Collected data:
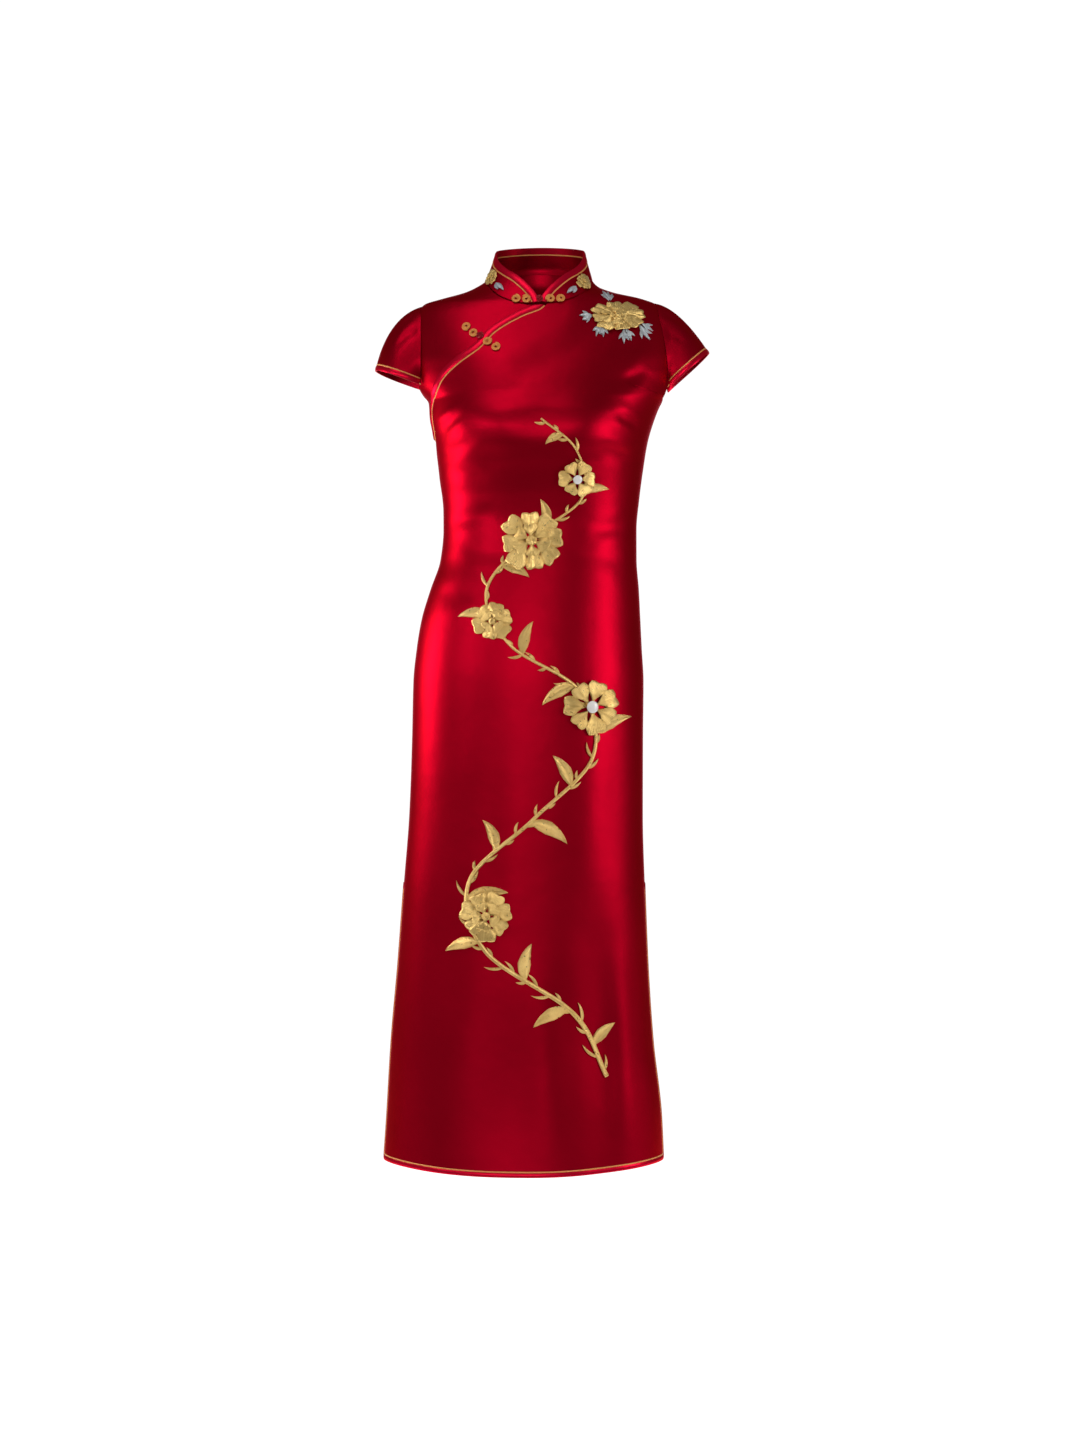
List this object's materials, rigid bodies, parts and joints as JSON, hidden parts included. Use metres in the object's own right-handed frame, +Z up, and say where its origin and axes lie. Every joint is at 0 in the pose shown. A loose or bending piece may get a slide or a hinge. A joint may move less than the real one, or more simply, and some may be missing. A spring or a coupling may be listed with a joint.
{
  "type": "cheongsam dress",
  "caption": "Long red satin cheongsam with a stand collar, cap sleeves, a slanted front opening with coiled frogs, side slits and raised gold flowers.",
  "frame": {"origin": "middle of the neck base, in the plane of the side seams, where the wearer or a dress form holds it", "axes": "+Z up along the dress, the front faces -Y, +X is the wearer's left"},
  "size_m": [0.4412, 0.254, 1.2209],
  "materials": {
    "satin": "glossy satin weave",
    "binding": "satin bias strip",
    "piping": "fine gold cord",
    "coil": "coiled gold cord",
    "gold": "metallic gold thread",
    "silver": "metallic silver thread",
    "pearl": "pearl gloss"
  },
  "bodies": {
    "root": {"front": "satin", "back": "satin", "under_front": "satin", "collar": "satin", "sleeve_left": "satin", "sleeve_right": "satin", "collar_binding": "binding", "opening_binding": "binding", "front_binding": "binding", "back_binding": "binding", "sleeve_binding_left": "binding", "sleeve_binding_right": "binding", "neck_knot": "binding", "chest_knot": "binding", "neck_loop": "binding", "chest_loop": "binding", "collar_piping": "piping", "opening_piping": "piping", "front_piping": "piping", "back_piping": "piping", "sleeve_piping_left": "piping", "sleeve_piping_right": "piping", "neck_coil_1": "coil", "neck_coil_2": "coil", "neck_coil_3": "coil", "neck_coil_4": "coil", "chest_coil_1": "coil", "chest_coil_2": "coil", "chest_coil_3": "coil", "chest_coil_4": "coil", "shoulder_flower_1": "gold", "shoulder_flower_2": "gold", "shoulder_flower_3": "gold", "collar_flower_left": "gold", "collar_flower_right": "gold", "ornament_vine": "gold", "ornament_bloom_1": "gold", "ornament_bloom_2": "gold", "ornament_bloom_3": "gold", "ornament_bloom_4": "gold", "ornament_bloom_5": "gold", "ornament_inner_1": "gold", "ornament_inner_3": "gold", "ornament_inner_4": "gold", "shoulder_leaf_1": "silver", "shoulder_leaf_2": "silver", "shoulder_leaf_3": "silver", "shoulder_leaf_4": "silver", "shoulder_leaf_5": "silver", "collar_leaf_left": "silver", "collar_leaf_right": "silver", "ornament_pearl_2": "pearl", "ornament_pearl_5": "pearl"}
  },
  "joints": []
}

What is expected:
Write the material out exactly, with nothing left out.

Result for this task:
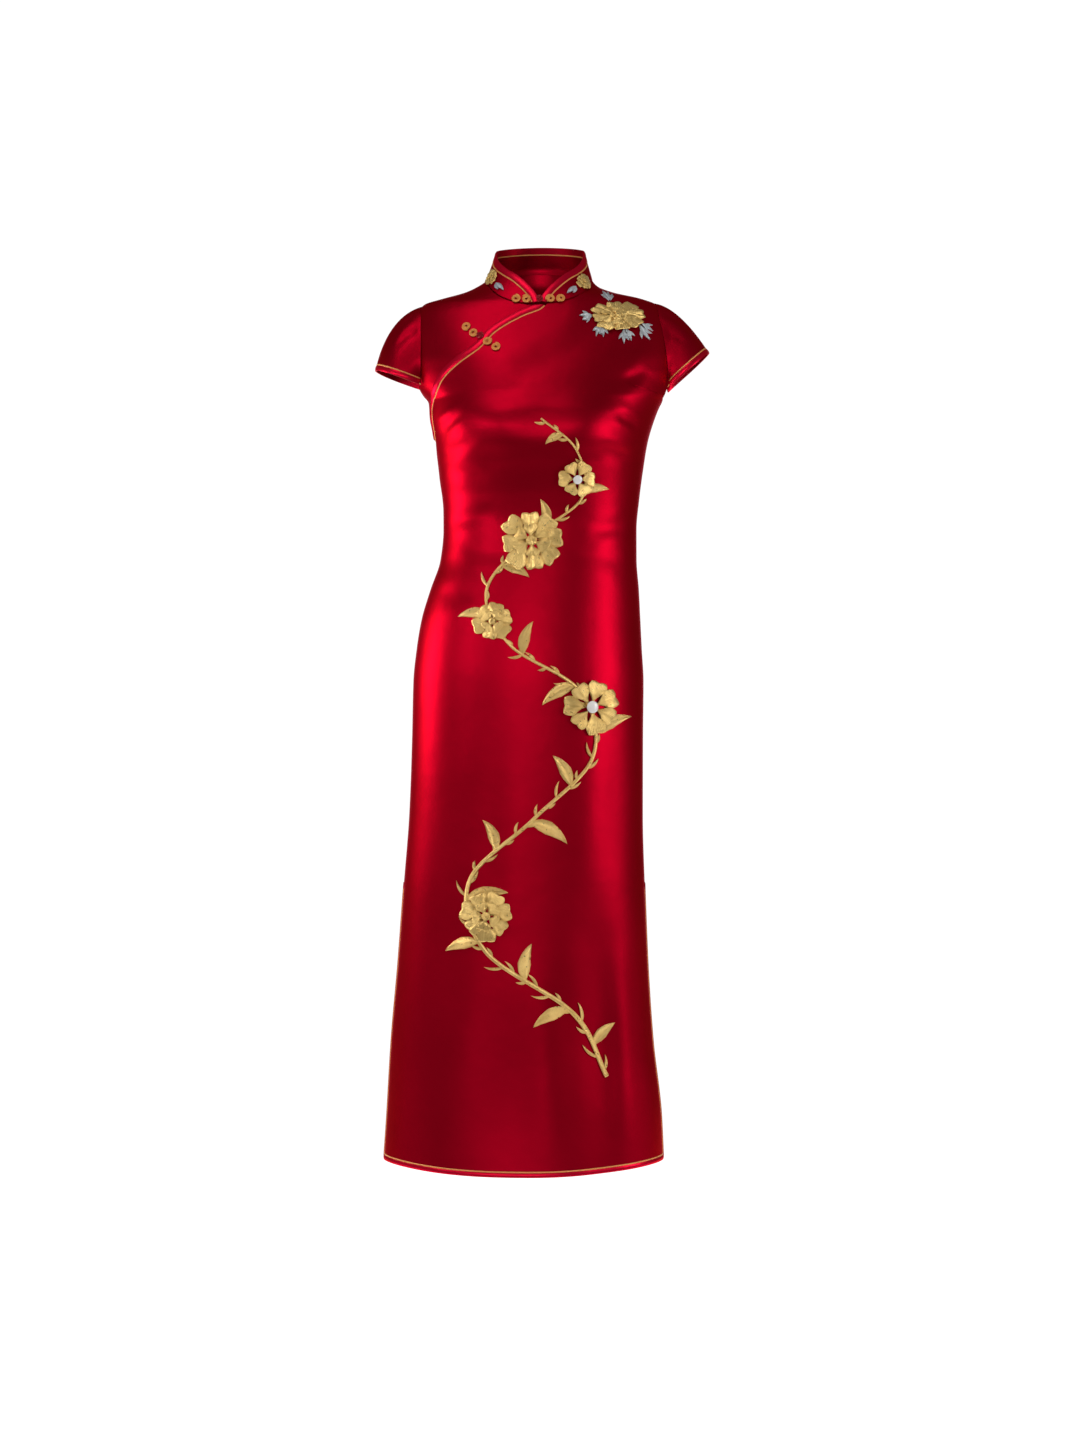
List this object's materials, rigid bodies, parts and joints as JSON, hidden parts included. Use metres in the object's own right-handed frame, +Z up, and say where its origin and axes lie. Every joint is at 0 in the pose shown. A loose or bending piece may get a slide or a hinge. A joint may move less than the real one, or more simply, and some may be missing. A spring or a coupling may be listed with a joint.
{
  "type": "cheongsam dress",
  "caption": "Long red satin cheongsam with a stand collar, cap sleeves, a slanted front opening with coiled frogs, side slits and raised gold flowers.",
  "frame": {"origin": "middle of the neck base, in the plane of the side seams, where the wearer or a dress form holds it", "axes": "+Z up along the dress, the front faces -Y, +X is the wearer's left"},
  "size_m": [0.4412, 0.254, 1.2209],
  "materials": {
    "satin": "glossy satin weave",
    "binding": "satin bias strip",
    "piping": "fine gold cord",
    "coil": "coiled gold cord",
    "gold": "metallic gold thread",
    "silver": "metallic silver thread",
    "pearl": "pearl gloss"
  },
  "bodies": {
    "root": {"front": "satin", "back": "satin", "under_front": "satin", "collar": "satin", "sleeve_left": "satin", "sleeve_right": "satin", "collar_binding": "binding", "opening_binding": "binding", "front_binding": "binding", "back_binding": "binding", "sleeve_binding_left": "binding", "sleeve_binding_right": "binding", "neck_knot": "binding", "chest_knot": "binding", "neck_loop": "binding", "chest_loop": "binding", "collar_piping": "piping", "opening_piping": "piping", "front_piping": "piping", "back_piping": "piping", "sleeve_piping_left": "piping", "sleeve_piping_right": "piping", "neck_coil_1": "coil", "neck_coil_2": "coil", "neck_coil_3": "coil", "neck_coil_4": "coil", "chest_coil_1": "coil", "chest_coil_2": "coil", "chest_coil_3": "coil", "chest_coil_4": "coil", "shoulder_flower_1": "gold", "shoulder_flower_2": "gold", "shoulder_flower_3": "gold", "collar_flower_left": "gold", "collar_flower_right": "gold", "ornament_vine": "gold", "ornament_bloom_1": "gold", "ornament_bloom_2": "gold", "ornament_bloom_3": "gold", "ornament_bloom_4": "gold", "ornament_bloom_5": "gold", "ornament_inner_1": "gold", "ornament_inner_3": "gold", "ornament_inner_4": "gold", "shoulder_leaf_1": "silver", "shoulder_leaf_2": "silver", "shoulder_leaf_3": "silver", "shoulder_leaf_4": "silver", "shoulder_leaf_5": "silver", "collar_leaf_left": "silver", "collar_leaf_right": "silver", "ornament_pearl_2": "pearl", "ornament_pearl_5": "pearl"}
  },
  "joints": []
}